Print the lines of the data, starting with the first, up to and including the line where "the ribs lie." appears.

#### EXCERPTED RECORDS

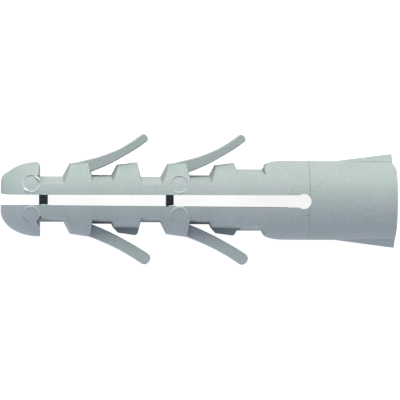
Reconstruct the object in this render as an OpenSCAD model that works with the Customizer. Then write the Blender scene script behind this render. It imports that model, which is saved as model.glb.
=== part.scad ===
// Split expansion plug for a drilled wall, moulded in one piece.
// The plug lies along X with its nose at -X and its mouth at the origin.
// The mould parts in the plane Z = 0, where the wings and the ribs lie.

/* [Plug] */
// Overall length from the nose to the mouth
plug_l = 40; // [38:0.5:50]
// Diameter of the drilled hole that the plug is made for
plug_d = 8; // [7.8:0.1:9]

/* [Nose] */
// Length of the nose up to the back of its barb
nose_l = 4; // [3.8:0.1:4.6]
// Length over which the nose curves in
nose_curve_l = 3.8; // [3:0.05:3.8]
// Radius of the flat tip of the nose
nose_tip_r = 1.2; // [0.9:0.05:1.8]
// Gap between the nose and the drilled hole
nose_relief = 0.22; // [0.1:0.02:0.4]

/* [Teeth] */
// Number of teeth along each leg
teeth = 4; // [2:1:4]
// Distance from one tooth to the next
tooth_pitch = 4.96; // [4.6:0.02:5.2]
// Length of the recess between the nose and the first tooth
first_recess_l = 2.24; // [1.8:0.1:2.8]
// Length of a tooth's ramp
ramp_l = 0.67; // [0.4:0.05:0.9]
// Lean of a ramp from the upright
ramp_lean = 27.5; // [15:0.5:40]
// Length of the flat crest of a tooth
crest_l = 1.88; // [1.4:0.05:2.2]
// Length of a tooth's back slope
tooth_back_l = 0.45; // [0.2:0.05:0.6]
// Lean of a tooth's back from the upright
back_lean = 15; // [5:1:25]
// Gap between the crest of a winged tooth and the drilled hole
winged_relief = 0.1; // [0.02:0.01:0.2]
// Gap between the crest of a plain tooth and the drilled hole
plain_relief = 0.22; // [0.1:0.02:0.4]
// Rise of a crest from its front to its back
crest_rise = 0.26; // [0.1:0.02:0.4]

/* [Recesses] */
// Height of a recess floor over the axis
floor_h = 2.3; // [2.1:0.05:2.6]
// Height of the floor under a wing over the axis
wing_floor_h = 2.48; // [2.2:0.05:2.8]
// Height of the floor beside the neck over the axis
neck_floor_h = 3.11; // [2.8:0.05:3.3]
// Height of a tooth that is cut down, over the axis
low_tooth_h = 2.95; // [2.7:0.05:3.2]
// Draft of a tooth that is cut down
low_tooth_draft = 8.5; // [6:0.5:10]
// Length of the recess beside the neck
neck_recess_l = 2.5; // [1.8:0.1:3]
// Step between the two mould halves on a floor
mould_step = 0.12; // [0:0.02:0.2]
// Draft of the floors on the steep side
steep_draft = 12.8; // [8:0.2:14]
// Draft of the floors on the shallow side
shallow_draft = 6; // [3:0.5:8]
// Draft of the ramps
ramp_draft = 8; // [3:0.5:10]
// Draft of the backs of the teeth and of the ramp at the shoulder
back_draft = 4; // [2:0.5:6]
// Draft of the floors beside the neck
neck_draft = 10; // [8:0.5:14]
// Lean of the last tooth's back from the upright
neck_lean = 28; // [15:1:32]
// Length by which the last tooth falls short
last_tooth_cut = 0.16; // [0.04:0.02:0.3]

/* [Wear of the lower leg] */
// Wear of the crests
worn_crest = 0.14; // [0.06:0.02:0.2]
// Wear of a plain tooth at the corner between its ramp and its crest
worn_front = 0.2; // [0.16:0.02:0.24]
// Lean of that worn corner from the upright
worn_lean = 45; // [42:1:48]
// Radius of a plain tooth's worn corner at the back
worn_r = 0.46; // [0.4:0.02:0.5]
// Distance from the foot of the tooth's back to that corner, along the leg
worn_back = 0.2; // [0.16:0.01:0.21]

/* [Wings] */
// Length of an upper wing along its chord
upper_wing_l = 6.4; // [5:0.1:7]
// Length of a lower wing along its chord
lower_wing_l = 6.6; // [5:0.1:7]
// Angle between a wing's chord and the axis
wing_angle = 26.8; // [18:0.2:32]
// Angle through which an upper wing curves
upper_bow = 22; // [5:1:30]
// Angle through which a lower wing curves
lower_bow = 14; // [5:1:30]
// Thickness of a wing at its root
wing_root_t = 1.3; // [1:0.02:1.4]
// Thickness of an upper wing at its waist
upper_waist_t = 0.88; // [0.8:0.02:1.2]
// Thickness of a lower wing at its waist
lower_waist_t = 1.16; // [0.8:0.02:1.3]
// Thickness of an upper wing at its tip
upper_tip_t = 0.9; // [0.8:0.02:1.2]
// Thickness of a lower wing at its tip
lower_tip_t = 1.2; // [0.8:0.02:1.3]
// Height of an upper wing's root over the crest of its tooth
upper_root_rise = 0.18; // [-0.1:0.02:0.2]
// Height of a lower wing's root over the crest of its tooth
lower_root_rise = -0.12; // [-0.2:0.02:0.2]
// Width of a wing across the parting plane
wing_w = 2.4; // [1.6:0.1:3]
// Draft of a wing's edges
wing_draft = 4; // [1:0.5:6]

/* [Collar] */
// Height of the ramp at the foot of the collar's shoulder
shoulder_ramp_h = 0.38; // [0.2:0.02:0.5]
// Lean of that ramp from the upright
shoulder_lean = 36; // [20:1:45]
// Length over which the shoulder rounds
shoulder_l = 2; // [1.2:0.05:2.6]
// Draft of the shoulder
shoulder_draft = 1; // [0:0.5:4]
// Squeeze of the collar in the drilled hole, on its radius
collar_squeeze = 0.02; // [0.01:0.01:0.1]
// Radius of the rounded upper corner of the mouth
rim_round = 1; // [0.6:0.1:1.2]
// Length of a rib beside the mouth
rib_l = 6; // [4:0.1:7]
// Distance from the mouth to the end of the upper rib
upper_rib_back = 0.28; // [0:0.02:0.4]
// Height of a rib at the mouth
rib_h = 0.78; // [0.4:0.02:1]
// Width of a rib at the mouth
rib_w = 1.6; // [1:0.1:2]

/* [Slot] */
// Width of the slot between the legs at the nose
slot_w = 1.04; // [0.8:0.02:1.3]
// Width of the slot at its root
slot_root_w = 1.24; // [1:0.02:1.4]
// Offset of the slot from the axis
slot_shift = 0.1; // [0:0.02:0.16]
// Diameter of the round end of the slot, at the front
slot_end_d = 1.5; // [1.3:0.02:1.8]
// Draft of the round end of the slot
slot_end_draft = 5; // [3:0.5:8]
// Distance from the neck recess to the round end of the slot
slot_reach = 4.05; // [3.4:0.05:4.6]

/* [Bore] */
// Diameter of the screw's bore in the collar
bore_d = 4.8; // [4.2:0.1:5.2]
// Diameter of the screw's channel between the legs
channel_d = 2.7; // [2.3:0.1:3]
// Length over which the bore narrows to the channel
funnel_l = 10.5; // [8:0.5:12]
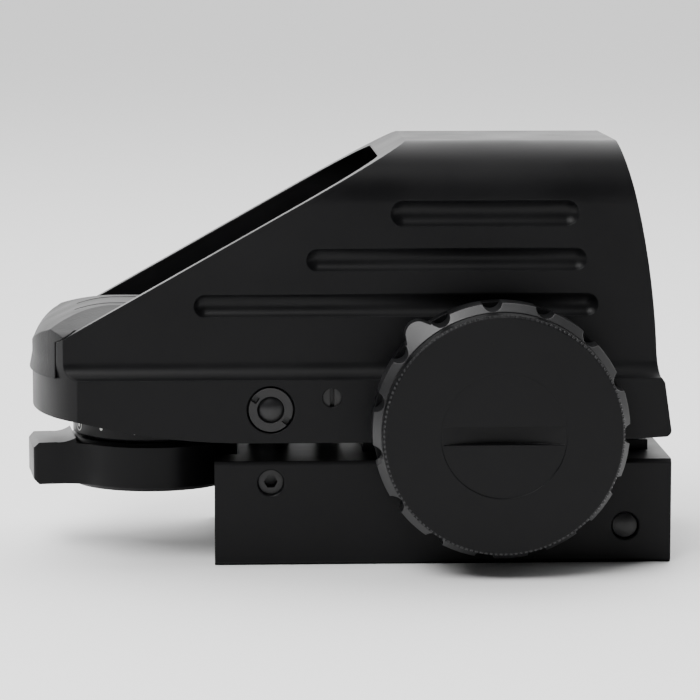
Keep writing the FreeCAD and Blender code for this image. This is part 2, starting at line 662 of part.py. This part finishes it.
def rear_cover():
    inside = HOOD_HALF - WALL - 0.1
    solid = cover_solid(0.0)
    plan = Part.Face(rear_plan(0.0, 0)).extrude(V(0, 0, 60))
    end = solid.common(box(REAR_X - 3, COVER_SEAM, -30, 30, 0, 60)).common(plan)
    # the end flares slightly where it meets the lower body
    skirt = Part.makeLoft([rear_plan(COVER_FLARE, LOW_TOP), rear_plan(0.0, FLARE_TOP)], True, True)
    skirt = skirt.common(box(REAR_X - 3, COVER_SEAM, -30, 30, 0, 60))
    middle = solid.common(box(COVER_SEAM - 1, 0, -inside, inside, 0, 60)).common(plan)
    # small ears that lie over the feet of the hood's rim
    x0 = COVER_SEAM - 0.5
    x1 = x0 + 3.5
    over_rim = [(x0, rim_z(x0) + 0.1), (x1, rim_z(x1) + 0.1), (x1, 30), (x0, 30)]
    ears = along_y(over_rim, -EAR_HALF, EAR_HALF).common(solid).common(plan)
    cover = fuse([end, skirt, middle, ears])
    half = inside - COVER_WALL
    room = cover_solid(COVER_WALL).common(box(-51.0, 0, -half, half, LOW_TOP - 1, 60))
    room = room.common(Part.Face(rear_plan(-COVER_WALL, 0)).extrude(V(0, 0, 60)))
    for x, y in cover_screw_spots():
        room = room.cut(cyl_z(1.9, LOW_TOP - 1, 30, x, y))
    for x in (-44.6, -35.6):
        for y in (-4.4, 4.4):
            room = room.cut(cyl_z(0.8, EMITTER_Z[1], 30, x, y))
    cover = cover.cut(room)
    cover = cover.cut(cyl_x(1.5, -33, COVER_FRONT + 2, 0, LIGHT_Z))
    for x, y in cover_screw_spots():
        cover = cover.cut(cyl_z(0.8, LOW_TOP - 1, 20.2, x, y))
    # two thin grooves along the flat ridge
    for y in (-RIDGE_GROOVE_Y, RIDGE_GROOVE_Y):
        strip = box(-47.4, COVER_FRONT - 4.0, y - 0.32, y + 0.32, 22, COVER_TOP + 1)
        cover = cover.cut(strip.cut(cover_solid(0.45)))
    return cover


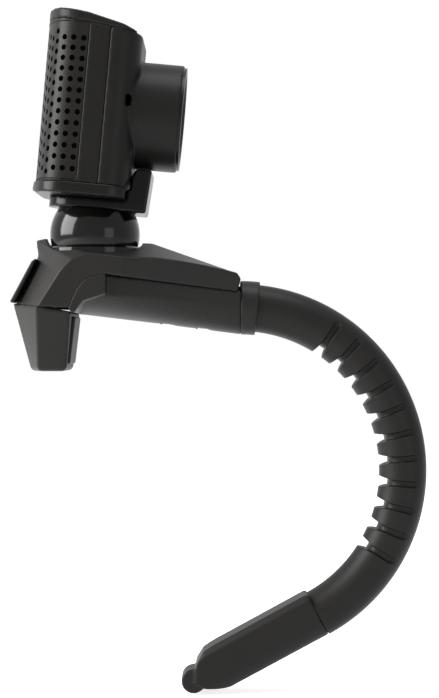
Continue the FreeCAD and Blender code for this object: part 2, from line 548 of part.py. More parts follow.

########

- [EXERCISE RESULT]:
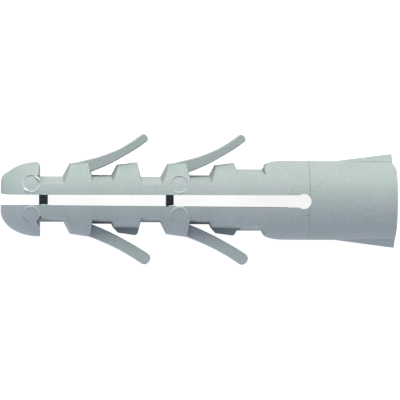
Reconstruct the object in this render as an OpenSCAD model that works with the Customizer. Then write the Blender scene script behind this render. It imports that model, which is saved as model.glb.
=== part.scad ===
// Split expansion plug for a drilled wall, moulded in one piece.
// The plug lies along X with its nose at -X and its mouth at the origin.
// The mould parts in the plane Z = 0, where the wings and the ribs lie.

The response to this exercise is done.